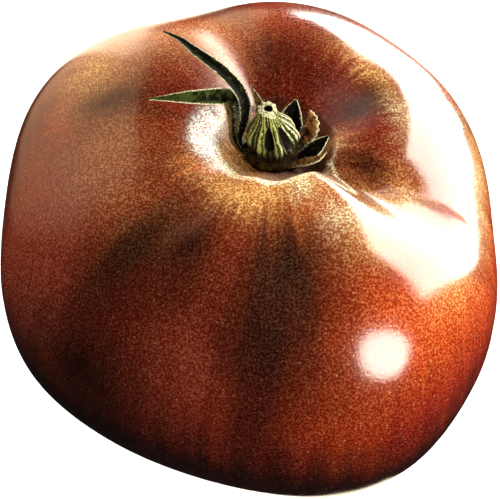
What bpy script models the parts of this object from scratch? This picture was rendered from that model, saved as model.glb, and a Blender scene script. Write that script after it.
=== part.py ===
"""A black brandywine tomato as picked: the fruit, its calyx of dried sepals and its ribbed stalk stub.

The fruit is one closed surface of a formula. A rounded body has a lobed plan, furrows run
down its shoulders, and a steep cup round the stalk lies in a wider sunken bowl. The calyx
stands in the cup on a small disc, and the stalk stub stands on the disc.
Lengths are in metres, +Z is up, and the origin is on the surface that the fruit rests on.
"""

import math

import bpy
import numpy as np
from mathutils import Vector
from mathutils.bvhtree import BVHTree

MM = 0.001

# The fruit's body
BODY_HEIGHT = 77.0 * MM
PLAN_RADIUS = 47.5 * MM
BULGE = 2.3
SHOULDER_BULGE = 2.257
BASE_BULGE = 2.3
REST_FLAT_DEPTH = 1.2 * MM

# The lobes of its plan: direction in degrees from +X, half width in degrees, swell
LOBES = [
    (82, 50, 5.5 * MM),
    (141, 22, 5.4 * MM),
    (211, 21, 2.5 * MM),
    (301, 31, 9.8 * MM),
    (337, 15, 2.8 * MM),
]

# The furrows: direction at the cup and at the waist, half width in degrees before and after
# that direction, depth on the shoulder, and the share of that depth left at the waist
FURROWS = [
    (105.6, 108, 13.0, 13.0, 1.86 * MM, 0.21),
    (323.9, 340, 11.3, 16.5, 3.70 * MM, 0.163),
    (230.1, 221, 14.5, 14.5, 1.48 * MM, 0.52),
    (37.4, 52, 19.2, 19.2, 1.55 * MM, 0.19),
    (272.6, 280, 14.6, 14.6, 1.14 * MM, 0.38),
]
FURROW_START_RADIUS = 9.0 * MM
FURROW_TURN_START = 0.35
FURROW_TURN_LENGTH = 0.66
FURROW_FADE_ABOVE = 1.2
FURROW_FADE_BELOW = 0.8

# The stalk end: how far it lies off the body's middle, its bowl, which is deeper towards +Y,
# and its cup
STALK_X = 5.8 * MM
STALK_Y = -2.6 * MM
STALK_LEAN = 1.3
BOWL_RADIUS = 15.85 * MM
BOWL_DEPTH = 8.86 * MM
BOWL_TILT = 0.328
CUP_RADIUS = 10.2 * MM
CUP_DEPTH = 2.98 * MM
CUP_STEEPNESS = 7.0

# The shoulder's swells on a ring round the stalk, and the hollows that lead into the bowl:
# direction in degrees, height or depth
SHOULDER_SWELLS = [
    (10, 1.31 * MM),
    (50, 1.00 * MM),
    (90, -0.38 * MM),
    (170, -0.18 * MM),
    (210, -0.49 * MM),
    (290, 0.38 * MM),
    (330, -1.00 * MM),
]
SWELL_HALF_WIDTH = 24
SWELL_RING_RADIUS = 30.0 * MM
SWELL_RING_WIDTH = 10.0 * MM
BOWL_HOLLOWS = [(150, 0.61 * MM), (200, 0.98 * MM), (330, 0.78 * MM)]
HOLLOW_HALF_WIDTH = 35
HOLLOW_RADIUS = 15.5 * MM

# The blossom end: a small scarred pit in the flat spot that it rests on
PIT_RADIUS = 4.5 * MM
PIT_DEPTH = 0.9 * MM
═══
WRITTEN REQUEST: Each line of the listing above should be output exactly.

EXERCISE RESULT:
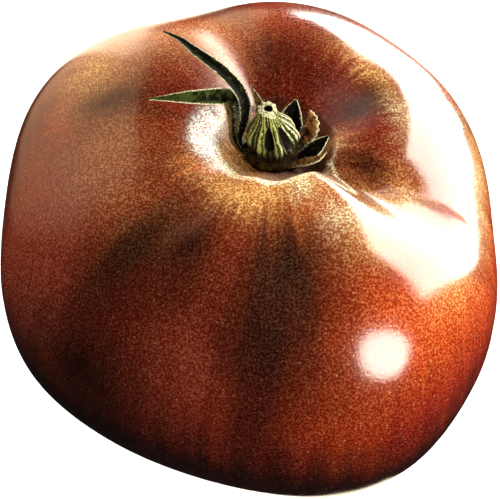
What bpy script models the parts of this object from scratch? This picture was rendered from that model, saved as model.glb, and a Blender scene script. Write that script after it.
=== part.py ===
"""A black brandywine tomato as picked: the fruit, its calyx of dried sepals and its ribbed stalk stub.

The fruit is one closed surface of a formula. A rounded body has a lobed plan, furrows run
down its shoulders, and a steep cup round the stalk lies in a wider sunken bowl. The calyx
stands in the cup on a small disc, and the stalk stub stands on the disc.
Lengths are in metres, +Z is up, and the origin is on the surface that the fruit rests on.
"""

import math

import bpy
import numpy as np
from mathutils import Vector
from mathutils.bvhtree import BVHTree

MM = 0.001

# The fruit's body
BODY_HEIGHT = 77.0 * MM
PLAN_RADIUS = 47.5 * MM
BULGE = 2.3
SHOULDER_BULGE = 2.257
BASE_BULGE = 2.3
REST_FLAT_DEPTH = 1.2 * MM

# The lobes of its plan: direction in degrees from +X, half width in degrees, swell
LOBES = [
    (82, 50, 5.5 * MM),
    (141, 22, 5.4 * MM),
    (211, 21, 2.5 * MM),
    (301, 31, 9.8 * MM),
    (337, 15, 2.8 * MM),
]

# The furrows: direction at the cup and at the waist, half width in degrees before and after
# that direction, depth on the shoulder, and the share of that depth left at the waist
FURROWS = [
    (105.6, 108, 13.0, 13.0, 1.86 * MM, 0.21),
    (323.9, 340, 11.3, 16.5, 3.70 * MM, 0.163),
    (230.1, 221, 14.5, 14.5, 1.48 * MM, 0.52),
    (37.4, 52, 19.2, 19.2, 1.55 * MM, 0.19),
    (272.6, 280, 14.6, 14.6, 1.14 * MM, 0.38),
]
FURROW_START_RADIUS = 9.0 * MM
FURROW_TURN_START = 0.35
FURROW_TURN_LENGTH = 0.66
FURROW_FADE_ABOVE = 1.2
FURROW_FADE_BELOW = 0.8

# The stalk end: how far it lies off the body's middle, its bowl, which is deeper towards +Y,
# and its cup
STALK_X = 5.8 * MM
STALK_Y = -2.6 * MM
STALK_LEAN = 1.3
BOWL_RADIUS = 15.85 * MM
BOWL_DEPTH = 8.86 * MM
BOWL_TILT = 0.328
CUP_RADIUS = 10.2 * MM
CUP_DEPTH = 2.98 * MM
CUP_STEEPNESS = 7.0

# The shoulder's swells on a ring round the stalk, and the hollows that lead into the bowl:
# direction in degrees, height or depth
SHOULDER_SWELLS = [
    (10, 1.31 * MM),
    (50, 1.00 * MM),
    (90, -0.38 * MM),
    (170, -0.18 * MM),
    (210, -0.49 * MM),
    (290, 0.38 * MM),
    (330, -1.00 * MM),
]
SWELL_HALF_WIDTH = 24
SWELL_RING_RADIUS = 30.0 * MM
SWELL_RING_WIDTH = 10.0 * MM
BOWL_HOLLOWS = [(150, 0.61 * MM), (200, 0.98 * MM), (330, 0.78 * MM)]
HOLLOW_HALF_WIDTH = 35
HOLLOW_RADIUS = 15.5 * MM

# The blossom end: a small scarred pit in the flat spot that it rests on
PIT_RADIUS = 4.5 * MM
PIT_DEPTH = 0.9 * MM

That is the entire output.